You can learn more and enable auto-tagging on a UTM source here.

Note, that you can also add UTM parameters manually, either for a campaign or ad group by selecting a Google Ad or Ads and clicking the “Edit” button.

Then find the “Final URL” field, add the UTM code at the end of it, and save your changes.

UTM Parameters for Facebook Ads

The process for using UTM content for paid social media postings like Facebook Ads is much the same as it is for Google Ads.

From your Facebook Ads Manager, you’ll want to go to “Ads Campaign” and choose the social media campaign in which you want to enable UTM tracking.

Select the ad or ads you want, find the edit button, and update it with the URL parameters.

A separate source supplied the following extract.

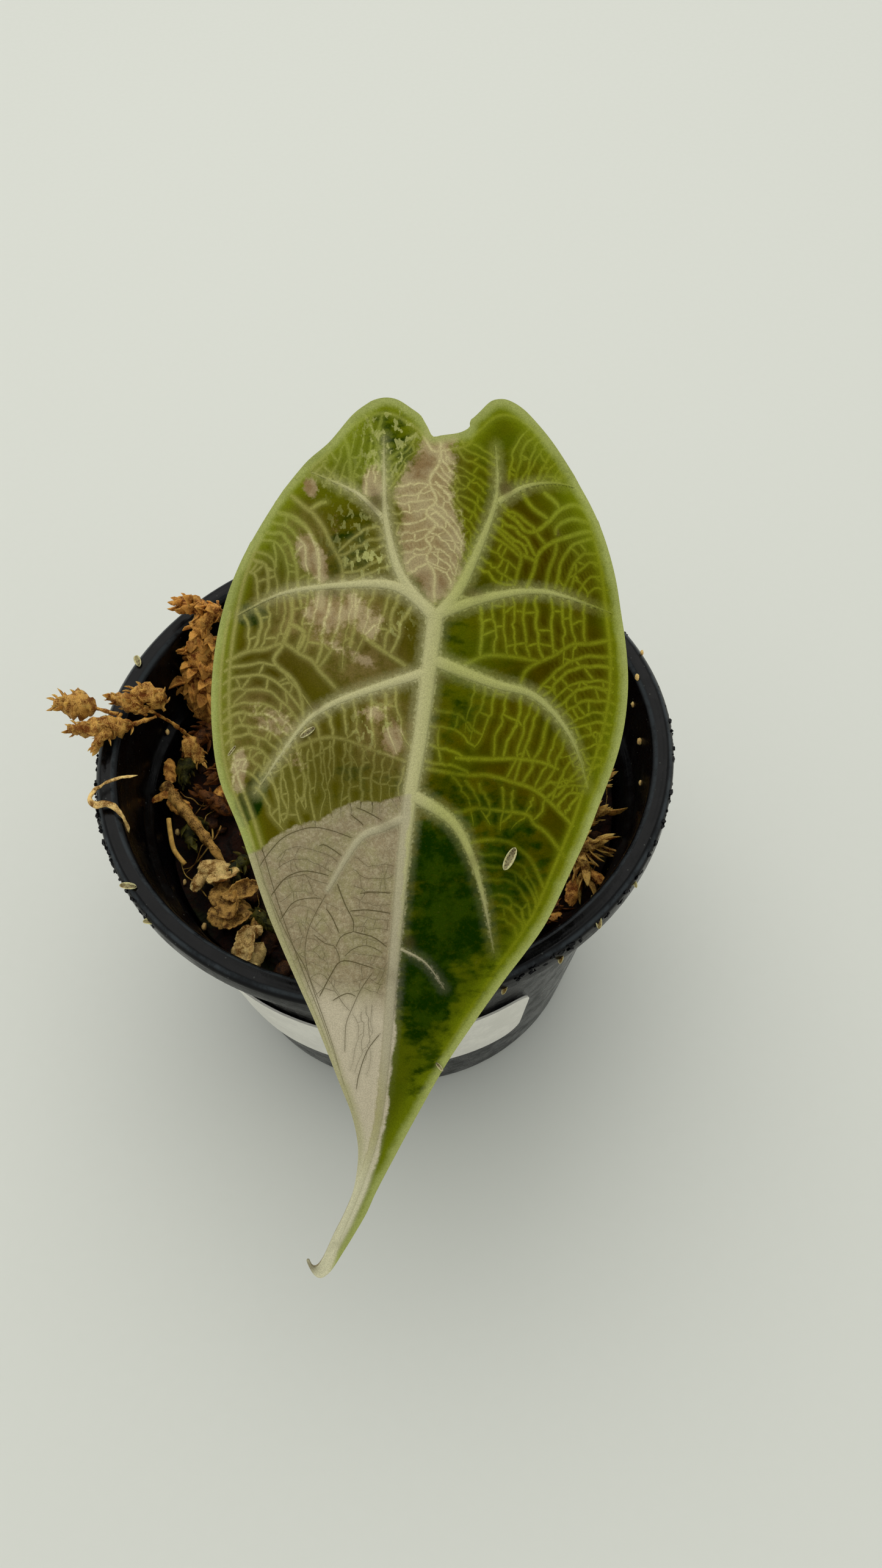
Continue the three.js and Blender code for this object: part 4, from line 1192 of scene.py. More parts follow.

When you’re done, save it and test the UTM URL to ensure it directs correctly with the URL parameters.

Once you’re set up, you should be able to accurately track your Facebook social media ad performance in great detail for much deeper insights into your Facebook marketing efforts.

UTM Parameters for Email Marketing

First, you’ll need to integrate an analytics platform like Woopra, Google Analytics, or Adobe Analytics with your email provider.

Many email campaign tools like Mailchimp allow you to automate UTM tracking parameters, which helps you save time because you don’t have to manually add UTM codes to every email you send.

Instead, a UTM tracking code is added to each email automatically, and you can check the data through your analytics platform.

So we suggest checking to see if your email provider offers this type of UTM content.

If not, you’ll need to create a UTM code for each email element and manually add it to each email. So rather than using the regular URL, replace it with a UTM-tagged URL.

Wrapping Up

While UTM tracking adds another step for marketers, it’s an extremely accurate way to measure attribution and engagement for each individual UTM source.

And when you consider the long-term impact it can have on conversions and ROI, using UTM tracking for blog posts, social media, paid ads, and more is a no-brainer.

It’s just a matter of understanding how it works and streamlining the campaign parameter building process.